1; the proclamation it is a practice for everyone, that it is inclusive and is accessible for all body types and all ages.  You just need to go to a vinyasa or dynamic practice at any of the yoga studios in London, or indeed the gyms to know that your overweight colleague at work would struggle, or that your elderly mother, who is getting on a bit, and has as slightly bad back would not be able to keep up in the fast paced, dynamic class.  Vinyasa classes are abound in London, they are the by far the most commonplace class on any studio schedule.  But they don’t really encourage inclusivity.  They are attended by lithe, able-body, athletic females, who come to test their physical limits, wanting to contort their bodies in to poses, ever hopeful under the guidance of their teacher, pushing themselves just like they do off the mat.  Indeed how you do one thing is how you do everything.  The mat is another place where striving and achieving can be re-inforced. Read my blog – How you do one thing is how you do everything.

2; the shi shi yoga studios, with big airy rooms, wooden floor boards, chill out places to sup your juice, showers, organic shower gels and shampoos are expensive. The customer service is good, the IT booking systems are efficient.  This all costs money and it’s passed on to the practitioner. In other words, yoga is really only for those who can afford it. And that’s predominantly white middle class ladies.  Yummy mummies who are retaining their svelte figures, who know that the yoga studio down the road completes their image of clean, flexible, open minded super mum.
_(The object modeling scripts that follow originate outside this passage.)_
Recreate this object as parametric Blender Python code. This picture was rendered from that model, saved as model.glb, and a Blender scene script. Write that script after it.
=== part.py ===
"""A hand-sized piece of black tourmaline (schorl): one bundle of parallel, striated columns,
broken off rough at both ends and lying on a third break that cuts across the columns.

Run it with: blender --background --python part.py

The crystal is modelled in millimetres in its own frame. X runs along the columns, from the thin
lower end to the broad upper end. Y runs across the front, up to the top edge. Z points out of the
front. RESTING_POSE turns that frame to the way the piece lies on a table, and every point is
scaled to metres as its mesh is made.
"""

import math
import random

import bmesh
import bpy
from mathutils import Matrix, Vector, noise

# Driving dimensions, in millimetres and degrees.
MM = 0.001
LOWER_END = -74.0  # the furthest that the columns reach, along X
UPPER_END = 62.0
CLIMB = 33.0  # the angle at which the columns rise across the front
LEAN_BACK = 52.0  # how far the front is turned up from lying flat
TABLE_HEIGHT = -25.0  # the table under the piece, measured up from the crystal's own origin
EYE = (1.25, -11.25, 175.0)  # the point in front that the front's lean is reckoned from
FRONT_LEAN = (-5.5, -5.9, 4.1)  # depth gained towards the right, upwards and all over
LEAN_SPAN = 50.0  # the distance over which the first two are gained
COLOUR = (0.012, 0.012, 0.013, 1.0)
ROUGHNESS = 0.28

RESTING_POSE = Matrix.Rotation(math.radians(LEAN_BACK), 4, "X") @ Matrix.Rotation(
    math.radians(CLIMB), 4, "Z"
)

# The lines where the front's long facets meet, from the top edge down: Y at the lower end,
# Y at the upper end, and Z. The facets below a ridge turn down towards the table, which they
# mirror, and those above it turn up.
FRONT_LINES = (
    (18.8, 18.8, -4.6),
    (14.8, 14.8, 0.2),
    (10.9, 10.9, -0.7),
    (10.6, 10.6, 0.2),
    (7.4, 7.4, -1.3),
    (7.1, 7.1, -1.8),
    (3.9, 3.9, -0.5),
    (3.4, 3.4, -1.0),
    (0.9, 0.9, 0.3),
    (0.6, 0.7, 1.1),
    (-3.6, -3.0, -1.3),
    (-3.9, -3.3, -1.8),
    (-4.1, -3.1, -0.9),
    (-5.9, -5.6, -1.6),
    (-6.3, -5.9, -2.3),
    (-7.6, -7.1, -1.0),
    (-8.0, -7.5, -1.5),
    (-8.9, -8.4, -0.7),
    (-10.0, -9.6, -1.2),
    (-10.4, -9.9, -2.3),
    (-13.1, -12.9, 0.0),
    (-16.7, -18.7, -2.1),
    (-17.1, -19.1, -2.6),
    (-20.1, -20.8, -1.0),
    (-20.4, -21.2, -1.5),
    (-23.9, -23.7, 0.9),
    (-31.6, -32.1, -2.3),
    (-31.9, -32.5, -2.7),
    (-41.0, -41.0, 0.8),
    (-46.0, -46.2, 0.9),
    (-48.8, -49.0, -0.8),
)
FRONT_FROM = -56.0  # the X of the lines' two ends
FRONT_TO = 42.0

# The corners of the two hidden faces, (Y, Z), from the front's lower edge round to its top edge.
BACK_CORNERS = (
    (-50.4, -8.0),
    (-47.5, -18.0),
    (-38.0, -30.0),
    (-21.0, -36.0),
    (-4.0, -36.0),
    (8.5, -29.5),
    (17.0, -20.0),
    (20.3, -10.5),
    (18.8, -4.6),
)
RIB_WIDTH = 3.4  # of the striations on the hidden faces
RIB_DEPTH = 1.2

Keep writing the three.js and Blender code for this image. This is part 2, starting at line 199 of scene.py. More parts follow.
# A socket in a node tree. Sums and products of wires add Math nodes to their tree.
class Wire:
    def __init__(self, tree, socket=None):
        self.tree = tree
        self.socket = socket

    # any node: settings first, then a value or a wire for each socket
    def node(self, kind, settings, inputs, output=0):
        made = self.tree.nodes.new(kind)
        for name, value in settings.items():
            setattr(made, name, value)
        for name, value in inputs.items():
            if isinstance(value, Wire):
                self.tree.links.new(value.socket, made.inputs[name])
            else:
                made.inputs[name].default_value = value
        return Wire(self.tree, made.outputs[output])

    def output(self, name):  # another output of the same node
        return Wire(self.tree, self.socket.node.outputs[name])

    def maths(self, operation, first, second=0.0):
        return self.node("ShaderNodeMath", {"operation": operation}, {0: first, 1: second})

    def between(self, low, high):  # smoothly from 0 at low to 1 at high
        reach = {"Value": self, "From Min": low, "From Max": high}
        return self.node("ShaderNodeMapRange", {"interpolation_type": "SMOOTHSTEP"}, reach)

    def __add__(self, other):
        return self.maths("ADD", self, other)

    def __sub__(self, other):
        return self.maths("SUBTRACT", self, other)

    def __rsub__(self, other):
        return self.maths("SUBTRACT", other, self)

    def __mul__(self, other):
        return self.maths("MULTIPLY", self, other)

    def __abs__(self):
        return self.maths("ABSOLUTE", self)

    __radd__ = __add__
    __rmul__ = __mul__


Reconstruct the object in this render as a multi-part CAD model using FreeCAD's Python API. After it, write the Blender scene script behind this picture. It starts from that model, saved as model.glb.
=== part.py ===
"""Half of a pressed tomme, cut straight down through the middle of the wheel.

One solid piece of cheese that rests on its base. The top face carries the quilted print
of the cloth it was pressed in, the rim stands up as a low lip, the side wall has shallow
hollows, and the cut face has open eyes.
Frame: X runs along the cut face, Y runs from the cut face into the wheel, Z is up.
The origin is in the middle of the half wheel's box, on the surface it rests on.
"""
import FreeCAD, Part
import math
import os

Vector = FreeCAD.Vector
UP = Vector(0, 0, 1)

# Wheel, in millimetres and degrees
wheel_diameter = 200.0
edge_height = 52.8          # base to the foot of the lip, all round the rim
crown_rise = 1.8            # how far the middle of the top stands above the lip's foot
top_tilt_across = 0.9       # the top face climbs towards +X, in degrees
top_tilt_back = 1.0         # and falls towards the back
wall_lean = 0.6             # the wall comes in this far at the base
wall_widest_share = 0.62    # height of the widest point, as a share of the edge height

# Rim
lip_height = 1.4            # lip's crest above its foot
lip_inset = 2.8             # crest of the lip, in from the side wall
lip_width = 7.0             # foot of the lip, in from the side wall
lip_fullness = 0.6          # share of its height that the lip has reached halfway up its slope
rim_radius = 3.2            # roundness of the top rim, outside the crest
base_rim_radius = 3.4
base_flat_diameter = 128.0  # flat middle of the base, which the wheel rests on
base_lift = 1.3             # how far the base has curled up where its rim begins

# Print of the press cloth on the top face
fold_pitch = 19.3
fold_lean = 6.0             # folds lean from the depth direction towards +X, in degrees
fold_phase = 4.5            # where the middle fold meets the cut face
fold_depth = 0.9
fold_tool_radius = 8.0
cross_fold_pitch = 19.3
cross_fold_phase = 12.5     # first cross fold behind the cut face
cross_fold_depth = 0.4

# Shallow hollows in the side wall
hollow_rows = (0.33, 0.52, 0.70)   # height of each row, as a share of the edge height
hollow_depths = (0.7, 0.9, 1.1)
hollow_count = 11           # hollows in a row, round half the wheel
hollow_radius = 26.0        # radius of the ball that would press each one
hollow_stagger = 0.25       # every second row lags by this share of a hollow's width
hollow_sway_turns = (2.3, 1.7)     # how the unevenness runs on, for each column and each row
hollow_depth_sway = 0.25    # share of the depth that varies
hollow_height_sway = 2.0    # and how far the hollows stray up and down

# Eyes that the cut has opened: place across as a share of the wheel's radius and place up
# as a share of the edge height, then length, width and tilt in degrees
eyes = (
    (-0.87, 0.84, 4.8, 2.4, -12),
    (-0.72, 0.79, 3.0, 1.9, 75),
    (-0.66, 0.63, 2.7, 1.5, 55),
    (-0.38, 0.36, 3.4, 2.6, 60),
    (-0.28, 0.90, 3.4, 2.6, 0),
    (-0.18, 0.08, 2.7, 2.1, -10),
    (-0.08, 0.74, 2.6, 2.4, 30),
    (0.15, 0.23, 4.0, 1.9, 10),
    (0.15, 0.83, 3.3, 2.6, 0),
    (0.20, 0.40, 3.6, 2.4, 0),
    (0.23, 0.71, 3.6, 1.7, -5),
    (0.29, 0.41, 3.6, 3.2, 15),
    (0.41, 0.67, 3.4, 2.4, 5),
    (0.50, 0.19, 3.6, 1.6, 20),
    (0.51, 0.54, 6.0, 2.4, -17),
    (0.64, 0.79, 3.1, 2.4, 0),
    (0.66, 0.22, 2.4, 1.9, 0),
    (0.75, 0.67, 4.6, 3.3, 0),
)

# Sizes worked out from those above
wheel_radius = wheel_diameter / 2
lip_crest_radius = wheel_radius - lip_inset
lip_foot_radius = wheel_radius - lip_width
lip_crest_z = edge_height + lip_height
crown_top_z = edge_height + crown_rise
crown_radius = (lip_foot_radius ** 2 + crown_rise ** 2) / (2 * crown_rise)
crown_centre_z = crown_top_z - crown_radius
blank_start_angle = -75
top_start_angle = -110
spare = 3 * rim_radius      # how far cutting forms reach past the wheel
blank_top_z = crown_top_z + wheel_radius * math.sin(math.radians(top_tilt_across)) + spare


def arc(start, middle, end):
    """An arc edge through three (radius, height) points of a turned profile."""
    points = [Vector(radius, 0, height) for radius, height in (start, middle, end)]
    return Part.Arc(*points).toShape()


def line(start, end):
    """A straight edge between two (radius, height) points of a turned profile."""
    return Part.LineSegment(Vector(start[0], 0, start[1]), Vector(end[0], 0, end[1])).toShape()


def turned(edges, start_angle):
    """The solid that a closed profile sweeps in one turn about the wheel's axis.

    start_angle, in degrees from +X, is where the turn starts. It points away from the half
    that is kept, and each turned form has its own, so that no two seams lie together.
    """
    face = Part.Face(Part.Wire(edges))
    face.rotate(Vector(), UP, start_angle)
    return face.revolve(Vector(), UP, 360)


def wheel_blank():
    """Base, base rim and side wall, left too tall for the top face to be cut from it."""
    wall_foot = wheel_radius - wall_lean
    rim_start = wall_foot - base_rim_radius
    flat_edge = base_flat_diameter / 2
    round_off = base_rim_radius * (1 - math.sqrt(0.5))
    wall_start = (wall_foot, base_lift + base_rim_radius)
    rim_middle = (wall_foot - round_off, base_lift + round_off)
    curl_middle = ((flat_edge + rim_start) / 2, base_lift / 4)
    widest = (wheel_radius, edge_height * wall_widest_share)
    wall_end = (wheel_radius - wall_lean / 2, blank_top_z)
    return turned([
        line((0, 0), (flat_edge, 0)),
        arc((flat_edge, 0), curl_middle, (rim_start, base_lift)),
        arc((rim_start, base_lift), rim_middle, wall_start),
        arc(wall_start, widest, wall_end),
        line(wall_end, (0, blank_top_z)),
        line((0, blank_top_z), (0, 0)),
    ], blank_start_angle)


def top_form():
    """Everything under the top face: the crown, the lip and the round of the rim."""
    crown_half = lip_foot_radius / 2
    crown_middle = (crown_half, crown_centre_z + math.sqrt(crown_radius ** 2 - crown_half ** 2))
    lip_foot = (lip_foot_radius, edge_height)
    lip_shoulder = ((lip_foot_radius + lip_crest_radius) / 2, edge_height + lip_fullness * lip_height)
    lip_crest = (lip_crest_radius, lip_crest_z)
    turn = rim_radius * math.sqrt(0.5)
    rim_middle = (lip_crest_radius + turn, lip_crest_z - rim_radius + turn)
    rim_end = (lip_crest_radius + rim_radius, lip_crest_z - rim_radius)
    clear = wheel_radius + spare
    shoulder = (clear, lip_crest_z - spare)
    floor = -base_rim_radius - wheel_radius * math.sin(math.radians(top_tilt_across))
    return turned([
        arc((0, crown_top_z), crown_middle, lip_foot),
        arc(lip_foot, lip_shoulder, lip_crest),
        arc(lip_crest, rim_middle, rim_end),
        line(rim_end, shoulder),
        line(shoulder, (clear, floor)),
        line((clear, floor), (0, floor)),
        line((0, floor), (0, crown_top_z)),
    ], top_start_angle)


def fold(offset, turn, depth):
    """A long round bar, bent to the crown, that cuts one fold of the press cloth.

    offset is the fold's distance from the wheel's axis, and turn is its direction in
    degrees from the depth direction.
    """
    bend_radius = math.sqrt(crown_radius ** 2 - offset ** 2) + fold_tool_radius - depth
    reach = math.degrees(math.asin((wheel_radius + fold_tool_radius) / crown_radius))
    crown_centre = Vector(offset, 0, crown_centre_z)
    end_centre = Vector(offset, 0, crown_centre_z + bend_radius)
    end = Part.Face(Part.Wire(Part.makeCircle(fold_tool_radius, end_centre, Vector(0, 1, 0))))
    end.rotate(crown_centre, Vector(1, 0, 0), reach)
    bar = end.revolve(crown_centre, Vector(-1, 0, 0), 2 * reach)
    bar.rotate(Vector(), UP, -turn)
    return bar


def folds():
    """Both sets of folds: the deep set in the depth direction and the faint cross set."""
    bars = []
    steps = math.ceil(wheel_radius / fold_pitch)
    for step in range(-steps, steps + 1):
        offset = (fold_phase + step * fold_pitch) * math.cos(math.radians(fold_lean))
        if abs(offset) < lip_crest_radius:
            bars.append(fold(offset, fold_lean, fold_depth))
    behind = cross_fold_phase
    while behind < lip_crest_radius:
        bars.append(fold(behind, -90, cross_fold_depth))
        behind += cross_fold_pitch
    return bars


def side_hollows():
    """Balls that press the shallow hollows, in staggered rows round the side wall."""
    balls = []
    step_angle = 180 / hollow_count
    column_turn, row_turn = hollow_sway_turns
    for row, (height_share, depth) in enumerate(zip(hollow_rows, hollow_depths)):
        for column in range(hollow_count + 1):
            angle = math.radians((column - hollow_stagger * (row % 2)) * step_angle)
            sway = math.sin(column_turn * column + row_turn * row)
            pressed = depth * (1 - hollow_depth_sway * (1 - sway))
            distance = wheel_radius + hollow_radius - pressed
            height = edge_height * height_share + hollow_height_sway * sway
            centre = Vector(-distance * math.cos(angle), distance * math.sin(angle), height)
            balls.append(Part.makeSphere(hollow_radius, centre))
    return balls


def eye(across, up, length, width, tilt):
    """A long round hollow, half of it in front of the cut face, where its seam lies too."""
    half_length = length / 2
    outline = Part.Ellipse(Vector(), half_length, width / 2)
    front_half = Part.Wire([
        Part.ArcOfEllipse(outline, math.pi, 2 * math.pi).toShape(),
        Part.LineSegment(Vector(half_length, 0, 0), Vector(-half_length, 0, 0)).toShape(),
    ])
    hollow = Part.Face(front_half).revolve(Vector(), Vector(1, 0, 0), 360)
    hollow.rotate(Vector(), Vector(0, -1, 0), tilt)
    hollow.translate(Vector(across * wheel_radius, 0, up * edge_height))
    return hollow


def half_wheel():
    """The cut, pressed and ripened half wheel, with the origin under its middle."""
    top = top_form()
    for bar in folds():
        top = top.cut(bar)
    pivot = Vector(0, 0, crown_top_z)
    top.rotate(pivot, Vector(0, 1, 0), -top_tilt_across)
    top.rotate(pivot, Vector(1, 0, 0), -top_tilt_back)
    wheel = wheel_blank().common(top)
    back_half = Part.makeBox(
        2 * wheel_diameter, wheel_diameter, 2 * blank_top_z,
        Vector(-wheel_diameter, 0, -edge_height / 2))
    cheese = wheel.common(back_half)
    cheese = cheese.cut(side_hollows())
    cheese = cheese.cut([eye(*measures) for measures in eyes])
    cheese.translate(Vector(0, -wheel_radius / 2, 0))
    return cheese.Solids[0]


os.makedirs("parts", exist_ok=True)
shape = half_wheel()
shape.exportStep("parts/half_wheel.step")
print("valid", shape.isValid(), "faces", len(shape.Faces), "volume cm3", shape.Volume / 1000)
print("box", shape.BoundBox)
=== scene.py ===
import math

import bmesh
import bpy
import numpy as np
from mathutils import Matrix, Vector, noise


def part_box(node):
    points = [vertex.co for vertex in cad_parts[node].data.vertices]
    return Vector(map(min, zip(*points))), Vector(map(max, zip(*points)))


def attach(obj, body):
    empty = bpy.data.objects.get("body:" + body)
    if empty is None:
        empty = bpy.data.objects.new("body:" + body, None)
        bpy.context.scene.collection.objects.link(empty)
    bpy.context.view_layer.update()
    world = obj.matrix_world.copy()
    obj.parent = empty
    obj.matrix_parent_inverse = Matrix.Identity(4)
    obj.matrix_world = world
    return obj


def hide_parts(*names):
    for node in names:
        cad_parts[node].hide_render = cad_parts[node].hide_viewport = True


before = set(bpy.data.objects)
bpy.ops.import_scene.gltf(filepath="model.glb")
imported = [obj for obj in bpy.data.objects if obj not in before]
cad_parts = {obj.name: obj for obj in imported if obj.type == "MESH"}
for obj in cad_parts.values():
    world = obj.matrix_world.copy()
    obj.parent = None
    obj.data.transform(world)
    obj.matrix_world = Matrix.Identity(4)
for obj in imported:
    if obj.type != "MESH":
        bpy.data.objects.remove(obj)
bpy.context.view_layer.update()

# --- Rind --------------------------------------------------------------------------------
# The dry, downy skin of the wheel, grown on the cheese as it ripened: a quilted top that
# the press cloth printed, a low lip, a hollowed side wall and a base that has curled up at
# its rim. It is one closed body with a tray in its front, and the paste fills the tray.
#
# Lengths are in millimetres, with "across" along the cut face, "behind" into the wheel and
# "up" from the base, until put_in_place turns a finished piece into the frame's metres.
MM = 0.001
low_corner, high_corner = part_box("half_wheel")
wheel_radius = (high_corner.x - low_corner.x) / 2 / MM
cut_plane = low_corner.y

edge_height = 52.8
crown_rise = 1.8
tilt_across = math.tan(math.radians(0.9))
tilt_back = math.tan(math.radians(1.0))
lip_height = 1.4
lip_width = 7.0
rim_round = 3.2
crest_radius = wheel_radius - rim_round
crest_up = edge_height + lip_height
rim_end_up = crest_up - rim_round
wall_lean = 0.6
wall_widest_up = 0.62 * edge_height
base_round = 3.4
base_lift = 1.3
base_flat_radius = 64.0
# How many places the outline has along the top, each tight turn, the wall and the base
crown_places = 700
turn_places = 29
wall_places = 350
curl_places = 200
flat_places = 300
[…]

3; that under the guise of clean eating, a devoted practice and commitment to a spiritual path, there hovers an unhealthy obsession with body image, of being thin, flexible and strong.  Today a lot of people use yoga as an exercise programme.  The practitioners put pressure on the yoga teachers to give them a work-out and the teachers buckle to the pressure because they want to attract more students.  So often a yoga teacher is heralded as a great teacher because the classes are physically challenging.  A powerfully physically challenging class will burn those calories females are so desperate to lose (2 in 3 women are on a diet and trying to lose weight).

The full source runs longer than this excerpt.